Sur les 171 branches recensées, 34 présentent encore des grilles salariales inférieures au Smic, selon les données publiées en décembre par le ministère du Travail. Ce pourcentage a même frôlé les 50 % au cours de cette période. À l’époque, le ministre du Travail, Olivier Dussopt, avait annoncé la mise en place d’un comité chargé de suivre les négociations, dont les premières actions devaient débuter prochainement. Il a également été confirmé par la nouvelle ministre du Travail, Catherine Vautrin, que des sanctions étaient envisagées pour les branches qui ne se conformeraient pas d’ici au 1er janvier 2025.
Bien entendu, ces salariés ne sont pas payés en dessous du Smic, ce qui serait illégal, mais ils ne bénéficient plus de la progression salariale liée à leur qualification ou à leur expérience dans l’entreprise. Ainsi, comme l’explique Jérôme Gautié, professeur d’économie à l’université Paris-I Panthéon-Sorbonne, « les personnes peuvent progresser dans la grille en changeant de coefficient, mais tant que leur coefficient correspond à des minima de branches inférieurs au Smic, leur salaire de base ne progresse pas ». Ce phénomène, connu sous le nom de « tassement des grilles », entraîne un déclassement des travailleurs, particulièrement observé chez les salariés à temps partiel (38,3 %) et au sein des très petites entreprises (26 % dans celles de 1 à 9 salariés contre 15 % dans les autres), mais surtout chez les femmes (57,3 % des salariés au Smic). « Une anomalie qui n’est pas liée à l’indexation du Smic sur l’inflation, mais à la non-revalorisation des minima de branches », insiste de son côté l’économiste Nasser Mansouri.

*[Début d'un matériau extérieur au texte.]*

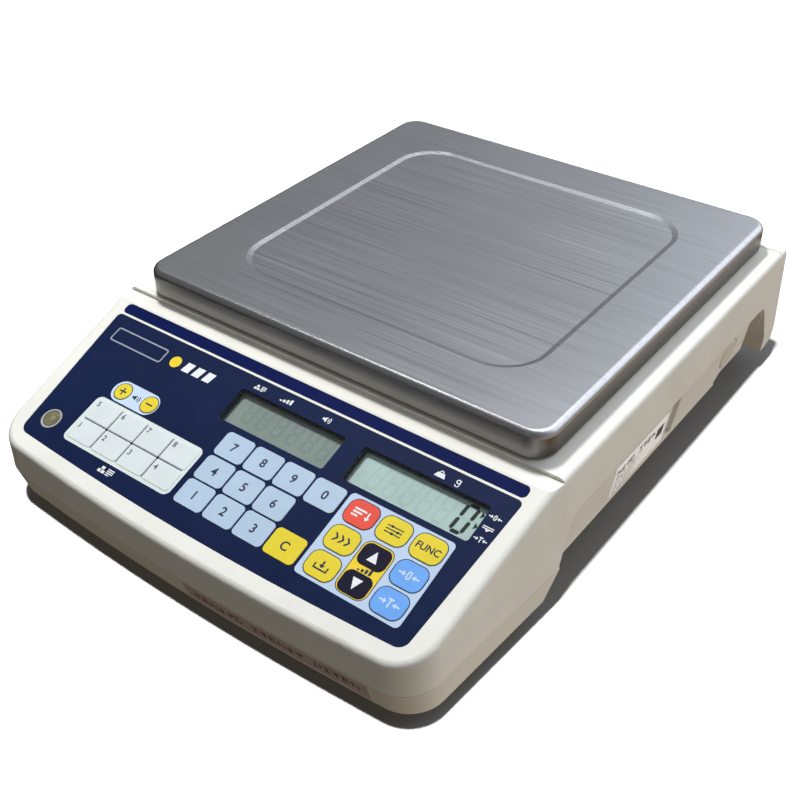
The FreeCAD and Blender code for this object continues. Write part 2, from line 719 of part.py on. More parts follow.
def keypad_overlay():
    sheet = prism_xy(panel_corners(0.0), OVERLAY_BOTTOM, OVERLAY_TOP)
    cuts = []
    for x, s, width, height, radius in KEYS.values():
        opening = pad(width + 2 * KEY_GAP, height + 2 * KEY_GAP, radius + KEY_GAP, x, s, -3.0, 2.0)
        cuts.append(opening)
    for lcd in LCDS:
        cuts.append(lcd_pad(lcd, 0.0, -3.0, 2.0))
    cuts.append(rod(LEVEL_RADIUS + 0.1, 5.0, vec(LEVEL[0], LEVEL[1], -3.0)))
    width, height, radius, s = STRIPE
    stripe = pad(width, height, radius, 0.0, s, -STRIPE_DEPTH, OVERLAY_TOP)
    return on_panel(Part.makeCompound([sheet.cut(Part.makeCompound(cuts)), stripe]))


def keypad_switch_layer():
    sheet = prism_xy(panel_corners(-0.3), -RECESS_DEPTH, OVERLAY_BOTTOM)
    cuts = [lcd_pad(lcd, 1.8, -3.0, 2.0) for lcd in LCDS]
    cuts.append(rod(LEVEL_RADIUS + 0.1, 5.0, vec(LEVEL[0], LEVEL[1], -3.0)))
    return on_panel(sheet.cut(Part.makeCompound(cuts)))


def key_cap(x, s, width, height, radius):
    cap = pad(width, height, radius, x, s, KEY_BOTTOM, KEY_TOP)
    rim = [e for e in cap.Edges if abs(e.CenterOfMass.z - KEY_TOP) < 0.001]
    return on_panel(cap.makeFillet(0.18, rim))


def level_gauge():
    x, s = LEVEL
    body = rod(LEVEL_RADIUS, 8.0, vec(x, s, -8.3))
    flange = rod(8.0, 1.5, vec(x, s, -5.5))
    dish = rod(LEVEL_RADIUS - 0.9, 1.0, vec(x, s, -0.8))
    return on_panel(body.fuse(flange).cut(dish))


def speaker():
    x, y = SPEAKER
    ring = rod(SPEAKER_RADIUS, 2.5, vec(x, y, SPEAKER_SEAT_Z))
    basket = Part.makeCone(SPEAKER_RADIUS, 10.0, 8.0, vec(x, y, SPEAKER_SEAT_Z + 2.5))
    magnet = rod(11.0, 4.0, vec(x, y, SPEAKER_SEAT_Z + 10.5))
    return fuse([ring, basket, magnet])


# ---- sub-parts: rear connections ----
def power_switch_frame():
    flange = block(SWITCH_X - 7.4, SWITCH_X + 7.4, BAY_FLOOR_Y, 172.0, SWITCH_Z - 10.4, SWITCH_Z + 10.2)
    body = block(SWITCH_X - 6.1, SWITCH_X + 6.1, 156.0, 171.0, SWITCH_Z - 9.1, SWITCH_Z + 9.1)
    hollow = block(SWITCH_X - 4.8, SWITCH_X + 4.8, 162.0, 173.0, SWITCH_Z - 7.4, SWITCH_Z + 7.4)
    blades = []
    for z in (SWITCH_Z - 5.0, SWITCH_Z + 5.0):
        blades.append(block(SWITCH_X - 2.4, SWITCH_X + 2.4, 149.0, 156.5, z - 0.4, z + 0.4))
    return fuse([flange, body] + blades).cut(hollow)


ROCKER_PIVOT_Y = 170.0
ROCKER_TILT = 8.0


def power_rocker():
    radius = 7.0
    drum = rod(radius, 9.0, vec(SWITCH_X - 4.5, ROCKER_PIVOT_Y, SWITCH_Z), X_AXIS)
    drum = drum.common(block(SWITCH_X - 6, SWITCH_X + 6, ROCKER_PIVOT_Y - 3.0, 180.0, 0.0, 80.0))
    slope = math.tan(math.radians(ROCKER_TILT))
    dish = [
        (ROCKER_PIVOT_Y + 1.8, SWITCH_Z, 0.0),
        (ROCKER_PIVOT_Y + 1.8 + slope * 10, SWITCH_Z - 10, 0.0),
        (ROCKER_PIVOT_Y + 12.0, SWITCH_Z - 10, 0.0),
        (ROCKER_PIVOT_Y + 12.0, SWITCH_Z + 10, 0.0),
        (ROCKER_PIVOT_Y + 1.8 + slope * 10, SWITCH_Z + 10, 0.0),
    ]
    rocker = drum.cut(prism_yz(dish, SWITCH_X - 8, SWITCH_X + 8))
    rocker.rotate(vec(SWITCH_X, ROCKER_PIVOT_Y, SWITCH_Z), X_AXIS, ROCKER_TILT)
    return rocker


def dc_jack():
    body = block(JACK_X - 7.0, JACK_X + 7.0, 154.0, BAY_BACK_Y, JACK_Z - 5.5, JACK_Z + 5.5)
    barrel = rod(JACK_BARREL_RADIUS, 3.4, vec(JACK_X, 167.0, JACK_Z), Y_AXIS)
    socket = rod(3.0, 11.0, vec(JACK_X, 162.0, JACK_Z), Y_AXIS)
    pin = rod(1.0, 10.0, vec(JACK_X, 161.0, JACK_Z), Y_AXIS)
    return body.fuse(barrel).cut(socket).fuse(pin)


# ---- sub-parts: feet and screws ----
def levelling_foot(x, y):
    pad_body = rod(FOOT_PAD_RADIUS, 5.0, vec(x, y, 0.0))
    pad_body = pad_body.makeFillet(0.8, [e for e in pad_body.Edges if len(e.Vertexes) == 1])
    grips = []
    for index in range(16):
        angle = 2 * math.pi * index / 16
        reach = FOOT_PAD_RADIUS + 0.5
        centre = vec(x + reach * math.cos(angle), y + reach * math.sin(angle), 1.6)
        grips.append(rod(1.2, 5.0, centre))
    stud = rod(FOOT_STUD_RADIUS, 21.0, vec(x, y, 4.0))
    return pad_body.cut(Part.makeCompound(grips)).fuse(stud)


def housing_screws():
    screws = []
    for x, y in SCREW_POINTS:
        seat = 14.0
        shank = rod(1.4, 20.0, vec(x, y, seat))
        head = rod(3.2, 2.2, vec(x, y, seat - 2.2))
        recess = fuse([
            block(x - 1.8, x + 1.8, y - 0.4, y + 0.4, seat - 2.4, seat - 1.2),
            block(x - 0.4, x + 0.4, y - 1.8, y + 1.8, seat - 2.4, seat - 1.2),
        ])
        screws.append(shank.fuse(head).cut(recess))
    for x, y in BOARD_POSTS:
        screws.append(cap_screw(1.0, 7.0, 2.2, 1.6, x, y, BOARD_Z + 1.6))
    return Part.makeCompound(screws)


PARTS = {
    "top_cover": top_cover,
    "bottom_base": bottom_base,
    "side_plug": side_plug,
    "labels": labels,
    "weighing_pan": weighing_pan,
    "pan_carrier": pan_carrier,
    "pan_cushions": pan_cushions,
    "load_cell": load_cell,
    "load_cell_mount": load_cell_mount,
    "load_cell_post": load_cell_post,
    "load_cell_bolts": load_cell_bolts,
    "carrier_bolts": carrier_bolts,
    "load_cell_cable": load_cell_cable,
    "main_board": main_board,
    "display_board": display_board,
    "display_windows": display_windows,
    "keypad_overlay": keypad_overlay,
    "keypad_switch_layer": keypad_switch_layer,
    "level_gauge": level_gauge,
    "speaker": speaker,
    "power_switch_frame": power_switch_frame,
    "power_rocker": power_rocker,
    "dc_jack": dc_jack,
    "housing_screws": housing_screws,
}

for part_name, maker in PARTS.items():
    save(part_name, maker())

save("small_lcd", lcd_module(SMALL_LCD))
save("large_lcd", lcd_module(LARGE_LCD))

for key_name, key in KEYS.items():
    save(key_name, key_cap(*key))

for end_name, foot_y in zip(("front", "rear"), FOOT_Y):
    for side_name, foot_x in (("left", -FOOT_X), ("right", FOOT_X)):
        save("foot_%s_%s" % (end_name, side_name), levelling_foot(foot_x, foot_y))
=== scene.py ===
import math

import bmesh
import bpy
from mathutils import Matrix, Vector
from mathutils.bvhtree import BVHTree


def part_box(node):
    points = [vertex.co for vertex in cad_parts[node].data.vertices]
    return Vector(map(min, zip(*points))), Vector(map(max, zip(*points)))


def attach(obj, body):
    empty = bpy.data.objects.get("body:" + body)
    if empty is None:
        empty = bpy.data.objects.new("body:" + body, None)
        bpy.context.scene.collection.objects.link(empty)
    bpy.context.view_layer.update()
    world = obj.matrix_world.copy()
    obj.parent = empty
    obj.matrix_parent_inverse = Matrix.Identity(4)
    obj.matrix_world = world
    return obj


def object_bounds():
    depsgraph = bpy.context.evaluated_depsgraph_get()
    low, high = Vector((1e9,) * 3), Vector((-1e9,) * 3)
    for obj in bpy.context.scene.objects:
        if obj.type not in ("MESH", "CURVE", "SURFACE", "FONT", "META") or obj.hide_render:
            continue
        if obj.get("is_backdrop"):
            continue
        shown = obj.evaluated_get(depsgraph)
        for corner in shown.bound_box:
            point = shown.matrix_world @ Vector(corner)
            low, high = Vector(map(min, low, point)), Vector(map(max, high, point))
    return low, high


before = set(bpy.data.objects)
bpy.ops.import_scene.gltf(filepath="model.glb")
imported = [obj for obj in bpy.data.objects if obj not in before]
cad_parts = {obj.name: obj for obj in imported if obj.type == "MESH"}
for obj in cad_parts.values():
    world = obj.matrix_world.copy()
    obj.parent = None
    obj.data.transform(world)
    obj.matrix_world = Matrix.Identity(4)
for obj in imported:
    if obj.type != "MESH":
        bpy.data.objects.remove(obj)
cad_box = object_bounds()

MM = 0.001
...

Cet effet mécanique a déjà été observé en 2005, lorsque le Smic avait connu une augmentation de plus de 5 %. À cette époque, le nombre de salariés rémunérés au salaire minimum avait atteint 16,3 %. Par la suite, ce chiffre avait progressivement diminué, notamment du fait de la réforme Fillon, qui avait introduit des changements dans la manière dont le salaire minimum était calculé et revalorisé. Les mécanismes instaurés visaient à modérer les hausses du Smic.
Loi Fillon et Cice
L’autre volet de cette « smicardisation » des salaires s’explique aussi par la mise en place des exonérations de cotisations sociales initialement instaurées en 1993 et renforcées avec la loi Fillon de 2003, ainsi que, plus récemment, avec le crédit d’impôt pour la compétitivité et l’emploi (Cice). Cette politique de réduction du « coût salarial » a des répercussions en cascade. En réduisant les cotisations sociales pour les salariés rémunérés autour du Smic (de 1 à 1,6 Smic), les employeurs sont incités à limiter les augmentations de salaire au-delà du salaire minimum. Puisque dépasser ce seuil entraînerait une perte d’exonération, ce qui augmenterait les « coûts de main-d’œuvre » pour les entreprises. Ainsi, les entreprises peuvent préférer maintenir les salaires à un niveau proche du Smic pour maximiser les avantages des exonérations, contribuant ainsi à la stagnation des rémunérations autour de ce seuil et à la smicardisation de l’emploi. Cette dynamique crée un cercle vicieux où les salaires restent bloqués autour du Smic.
Dans une étude publiée en janvier par l’Institut de recherches économiques et sociales, Jérôme Gautié a rencontré des « acteurs de terrain » qui ont observé l’existence de cette « gestion par les seuils ». Ces aides publiques, poursuit l’économiste, sont « une incitation supplémentaire à ne pas augmenter les minima de branches pour les laisser sous le salaire minimum et ainsi bénéficier pleinement du dispositif ». Si bien qu’au total, les exonérations de cotisations sociales sont par deux fois, au niveau de l’entreprise mais aussi de la branche, des incitations à une « trappe à bas salaires », c’est-à-dire un encouragement à ne pas augmenter les salaires.
Or, plutôt que de revenir sur le mécanisme, la ministre du Travail s’est dite prête à travailler avec des experts pour créer « des baisses d’impôts spécifiques pour les salaires se situant juste au-dessus du Smic, de telle façon que le travail soit un outil d’émancipation ».